Yesterday, Anatoly Chubais, Russia's special liaison to international financial institutions, warned that Russia's finances are "at the most dangerous stage since 1991."
Today, Krasnoyarsk governor Aleksandr Lebed, who is to meet with Prime-Minister designate Viktor Chernomyrdin, told Interfax that "the country is flying toward a disaster."
Russia's equity market saw share prices dropping again today, in a very slow trading. Investors have reacted negatively to the government's plan to restructure the debt of more than $33 billion of short-term treasury bills.
According to the plan, investors holding T-bills maturing within three years or less will receive 5 percent of the bonds' value in cash and the opportunity to trade them for three new issues of Russian securities, due to mature in three to five years. In another option, investors may swap their ruble-denominated bonds for securities denominated in dollars, paying a lower annual interest rate of 5 percent and maturing in 2006.
A Western investor wishing to remain unnamed told RFE/RL that this meant that the new T-bills will be worth no more than 25-30 percent of the original worth. He said that his company "lost almost $100 million in the restructuring" and others, including financier George Soros and such influential banks as First Boston-Credit Suisse lost even more. "Investors' trust in Russia will not come back for a long, long time," he said.
The communist party leaders in the State Duma are said to have been urging the government to start printing money to pay government budget obligations and bail out troubled banks. Economists warn that this would lead to hyper inflation.

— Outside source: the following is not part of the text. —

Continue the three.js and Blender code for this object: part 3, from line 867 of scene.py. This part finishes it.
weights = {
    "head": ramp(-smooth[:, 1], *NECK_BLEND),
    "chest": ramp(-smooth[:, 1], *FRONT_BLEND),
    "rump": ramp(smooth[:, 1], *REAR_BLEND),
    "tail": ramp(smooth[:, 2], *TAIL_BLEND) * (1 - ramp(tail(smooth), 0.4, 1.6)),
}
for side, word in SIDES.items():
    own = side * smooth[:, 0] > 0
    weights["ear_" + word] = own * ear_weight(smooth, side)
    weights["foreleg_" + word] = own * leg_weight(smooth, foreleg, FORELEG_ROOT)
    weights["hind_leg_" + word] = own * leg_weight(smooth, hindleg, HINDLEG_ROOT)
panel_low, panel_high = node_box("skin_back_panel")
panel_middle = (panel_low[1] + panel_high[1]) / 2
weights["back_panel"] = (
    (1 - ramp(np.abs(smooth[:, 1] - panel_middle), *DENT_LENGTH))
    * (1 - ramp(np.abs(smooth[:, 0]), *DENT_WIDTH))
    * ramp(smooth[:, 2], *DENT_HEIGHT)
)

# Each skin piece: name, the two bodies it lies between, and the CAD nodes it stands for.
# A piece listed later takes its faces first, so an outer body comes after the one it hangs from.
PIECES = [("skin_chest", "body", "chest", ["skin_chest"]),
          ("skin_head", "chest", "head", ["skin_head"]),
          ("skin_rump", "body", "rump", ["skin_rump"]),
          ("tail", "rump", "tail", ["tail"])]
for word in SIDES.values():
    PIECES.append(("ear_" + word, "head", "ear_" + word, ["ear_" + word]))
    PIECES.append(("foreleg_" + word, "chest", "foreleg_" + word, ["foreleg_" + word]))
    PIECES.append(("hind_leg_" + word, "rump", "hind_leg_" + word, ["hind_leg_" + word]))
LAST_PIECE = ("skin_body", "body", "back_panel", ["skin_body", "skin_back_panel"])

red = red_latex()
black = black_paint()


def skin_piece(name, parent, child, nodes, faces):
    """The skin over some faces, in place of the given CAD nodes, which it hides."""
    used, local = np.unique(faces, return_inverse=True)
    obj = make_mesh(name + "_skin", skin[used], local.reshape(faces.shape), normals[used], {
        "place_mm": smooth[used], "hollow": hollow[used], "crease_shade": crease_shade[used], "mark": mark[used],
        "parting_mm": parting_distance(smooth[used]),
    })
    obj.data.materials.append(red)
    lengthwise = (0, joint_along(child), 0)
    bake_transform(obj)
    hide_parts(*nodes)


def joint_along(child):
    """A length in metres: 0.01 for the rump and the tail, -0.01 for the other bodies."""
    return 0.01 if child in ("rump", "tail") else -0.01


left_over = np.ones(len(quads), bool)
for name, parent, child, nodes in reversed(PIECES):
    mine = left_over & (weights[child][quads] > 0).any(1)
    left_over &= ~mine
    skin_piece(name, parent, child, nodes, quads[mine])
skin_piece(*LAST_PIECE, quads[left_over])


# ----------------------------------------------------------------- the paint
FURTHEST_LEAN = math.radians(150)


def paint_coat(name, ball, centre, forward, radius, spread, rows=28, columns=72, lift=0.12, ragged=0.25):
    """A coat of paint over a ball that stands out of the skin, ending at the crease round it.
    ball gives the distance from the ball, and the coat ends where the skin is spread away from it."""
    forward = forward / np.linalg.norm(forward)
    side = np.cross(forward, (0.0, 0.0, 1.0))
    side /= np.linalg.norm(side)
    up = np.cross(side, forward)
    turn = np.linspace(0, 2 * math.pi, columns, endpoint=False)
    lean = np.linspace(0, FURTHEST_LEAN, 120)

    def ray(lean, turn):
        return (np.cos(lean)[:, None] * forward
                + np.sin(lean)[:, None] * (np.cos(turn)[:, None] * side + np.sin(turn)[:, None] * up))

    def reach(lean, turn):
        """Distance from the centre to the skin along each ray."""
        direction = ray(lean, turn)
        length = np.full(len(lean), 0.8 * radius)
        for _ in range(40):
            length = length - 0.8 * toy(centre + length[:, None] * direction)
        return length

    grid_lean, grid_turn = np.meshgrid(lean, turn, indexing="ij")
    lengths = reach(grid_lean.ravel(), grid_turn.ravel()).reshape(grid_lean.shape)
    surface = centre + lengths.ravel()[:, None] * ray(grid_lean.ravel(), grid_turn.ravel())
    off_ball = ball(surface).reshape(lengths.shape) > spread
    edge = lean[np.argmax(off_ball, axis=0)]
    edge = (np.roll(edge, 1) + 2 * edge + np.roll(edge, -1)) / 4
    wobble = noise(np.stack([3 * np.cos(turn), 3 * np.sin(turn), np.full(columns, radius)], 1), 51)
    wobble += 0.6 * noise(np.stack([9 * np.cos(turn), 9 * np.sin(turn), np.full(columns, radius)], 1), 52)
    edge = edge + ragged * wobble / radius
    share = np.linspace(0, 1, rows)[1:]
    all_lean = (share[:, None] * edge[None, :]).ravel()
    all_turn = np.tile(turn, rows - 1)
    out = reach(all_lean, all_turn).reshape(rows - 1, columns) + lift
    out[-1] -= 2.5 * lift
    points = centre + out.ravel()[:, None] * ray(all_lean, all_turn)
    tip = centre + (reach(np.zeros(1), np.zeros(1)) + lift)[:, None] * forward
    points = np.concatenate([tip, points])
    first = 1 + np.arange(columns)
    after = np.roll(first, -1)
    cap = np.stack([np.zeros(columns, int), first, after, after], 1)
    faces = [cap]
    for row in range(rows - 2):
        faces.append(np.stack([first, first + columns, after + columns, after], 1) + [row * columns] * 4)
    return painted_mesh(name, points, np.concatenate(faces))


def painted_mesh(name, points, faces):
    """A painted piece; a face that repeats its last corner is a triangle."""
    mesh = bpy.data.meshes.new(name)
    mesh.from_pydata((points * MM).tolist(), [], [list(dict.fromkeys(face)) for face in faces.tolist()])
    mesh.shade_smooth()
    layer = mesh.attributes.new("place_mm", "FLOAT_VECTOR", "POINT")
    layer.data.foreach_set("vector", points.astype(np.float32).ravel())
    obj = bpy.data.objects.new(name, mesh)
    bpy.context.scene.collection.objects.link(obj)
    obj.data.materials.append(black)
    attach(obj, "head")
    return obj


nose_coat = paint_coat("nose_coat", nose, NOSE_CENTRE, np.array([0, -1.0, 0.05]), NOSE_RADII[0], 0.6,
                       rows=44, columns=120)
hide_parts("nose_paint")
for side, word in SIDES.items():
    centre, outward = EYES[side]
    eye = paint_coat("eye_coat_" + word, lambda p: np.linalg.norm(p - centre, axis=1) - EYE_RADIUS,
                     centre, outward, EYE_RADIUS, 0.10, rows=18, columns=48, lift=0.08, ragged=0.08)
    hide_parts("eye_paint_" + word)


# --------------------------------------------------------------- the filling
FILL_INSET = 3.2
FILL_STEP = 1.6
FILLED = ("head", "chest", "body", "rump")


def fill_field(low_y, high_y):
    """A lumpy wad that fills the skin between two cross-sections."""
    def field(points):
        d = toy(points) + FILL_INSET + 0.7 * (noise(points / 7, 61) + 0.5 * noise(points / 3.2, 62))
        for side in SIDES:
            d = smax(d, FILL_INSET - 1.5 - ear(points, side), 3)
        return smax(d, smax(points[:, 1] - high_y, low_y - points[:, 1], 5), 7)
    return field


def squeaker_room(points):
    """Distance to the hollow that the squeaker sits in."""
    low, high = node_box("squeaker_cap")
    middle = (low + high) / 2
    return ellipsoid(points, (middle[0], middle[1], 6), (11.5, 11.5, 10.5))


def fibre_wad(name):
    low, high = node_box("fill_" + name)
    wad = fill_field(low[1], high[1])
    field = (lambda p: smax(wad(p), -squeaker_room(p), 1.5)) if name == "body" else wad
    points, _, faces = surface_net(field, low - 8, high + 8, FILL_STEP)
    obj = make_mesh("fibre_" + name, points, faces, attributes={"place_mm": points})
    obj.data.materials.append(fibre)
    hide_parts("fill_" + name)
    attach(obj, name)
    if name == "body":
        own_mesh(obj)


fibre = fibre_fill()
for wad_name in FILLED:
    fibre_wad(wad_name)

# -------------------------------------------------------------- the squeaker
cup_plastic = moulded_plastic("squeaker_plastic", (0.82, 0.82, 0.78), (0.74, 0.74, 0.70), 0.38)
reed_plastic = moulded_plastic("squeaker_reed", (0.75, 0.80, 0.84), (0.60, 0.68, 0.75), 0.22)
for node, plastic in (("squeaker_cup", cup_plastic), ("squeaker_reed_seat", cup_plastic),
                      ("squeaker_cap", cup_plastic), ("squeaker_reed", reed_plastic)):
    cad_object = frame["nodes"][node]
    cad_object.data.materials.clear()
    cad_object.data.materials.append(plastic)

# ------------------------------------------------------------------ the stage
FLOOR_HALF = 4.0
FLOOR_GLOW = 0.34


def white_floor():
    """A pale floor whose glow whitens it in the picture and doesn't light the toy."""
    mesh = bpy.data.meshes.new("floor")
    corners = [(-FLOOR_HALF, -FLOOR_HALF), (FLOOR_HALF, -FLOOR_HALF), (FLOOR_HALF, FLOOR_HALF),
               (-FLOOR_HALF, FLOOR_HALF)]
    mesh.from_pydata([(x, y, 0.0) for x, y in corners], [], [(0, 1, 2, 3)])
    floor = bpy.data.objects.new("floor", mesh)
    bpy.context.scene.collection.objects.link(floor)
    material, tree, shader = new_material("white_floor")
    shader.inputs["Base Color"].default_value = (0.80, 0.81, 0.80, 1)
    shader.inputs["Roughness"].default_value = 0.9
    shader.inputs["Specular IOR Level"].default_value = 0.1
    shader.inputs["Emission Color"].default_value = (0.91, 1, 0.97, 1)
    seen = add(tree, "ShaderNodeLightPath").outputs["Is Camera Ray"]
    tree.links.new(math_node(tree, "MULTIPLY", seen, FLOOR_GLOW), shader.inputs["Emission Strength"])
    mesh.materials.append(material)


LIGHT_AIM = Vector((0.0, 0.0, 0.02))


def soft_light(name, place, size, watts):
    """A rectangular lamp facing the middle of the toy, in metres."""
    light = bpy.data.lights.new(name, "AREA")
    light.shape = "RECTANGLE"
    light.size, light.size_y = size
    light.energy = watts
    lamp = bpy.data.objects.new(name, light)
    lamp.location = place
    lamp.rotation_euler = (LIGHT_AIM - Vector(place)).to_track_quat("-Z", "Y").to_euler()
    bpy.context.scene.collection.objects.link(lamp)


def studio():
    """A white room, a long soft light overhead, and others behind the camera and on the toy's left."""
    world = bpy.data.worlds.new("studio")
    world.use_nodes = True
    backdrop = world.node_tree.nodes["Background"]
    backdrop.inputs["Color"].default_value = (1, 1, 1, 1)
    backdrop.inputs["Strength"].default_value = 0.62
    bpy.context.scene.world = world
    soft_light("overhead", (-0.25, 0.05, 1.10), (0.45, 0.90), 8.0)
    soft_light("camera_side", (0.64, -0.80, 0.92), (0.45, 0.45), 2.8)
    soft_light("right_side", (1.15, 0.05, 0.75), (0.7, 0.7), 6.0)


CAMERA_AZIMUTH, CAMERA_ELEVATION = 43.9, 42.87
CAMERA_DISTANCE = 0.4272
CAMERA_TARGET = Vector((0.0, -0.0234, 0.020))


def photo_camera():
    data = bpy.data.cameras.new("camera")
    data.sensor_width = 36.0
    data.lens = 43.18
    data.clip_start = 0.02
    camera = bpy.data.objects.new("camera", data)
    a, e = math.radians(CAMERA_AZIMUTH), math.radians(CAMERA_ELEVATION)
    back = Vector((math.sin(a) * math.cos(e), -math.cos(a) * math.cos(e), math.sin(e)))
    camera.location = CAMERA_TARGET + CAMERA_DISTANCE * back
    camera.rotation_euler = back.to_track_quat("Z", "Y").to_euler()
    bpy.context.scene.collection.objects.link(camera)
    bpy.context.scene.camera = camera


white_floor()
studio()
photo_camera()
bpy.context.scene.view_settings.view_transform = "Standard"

The possibility of printing money does not thrill the people in Moscow bank queues. "Look at the prices of good in the shops, they are already up by at least 10 percent since last week, inflation will only make things worse and will not solve the problem," said Marina Larina, a secretary in a law firm. "Every morning I stand up and hope this is just a nightmare," she says, "I want my life back as it was last year."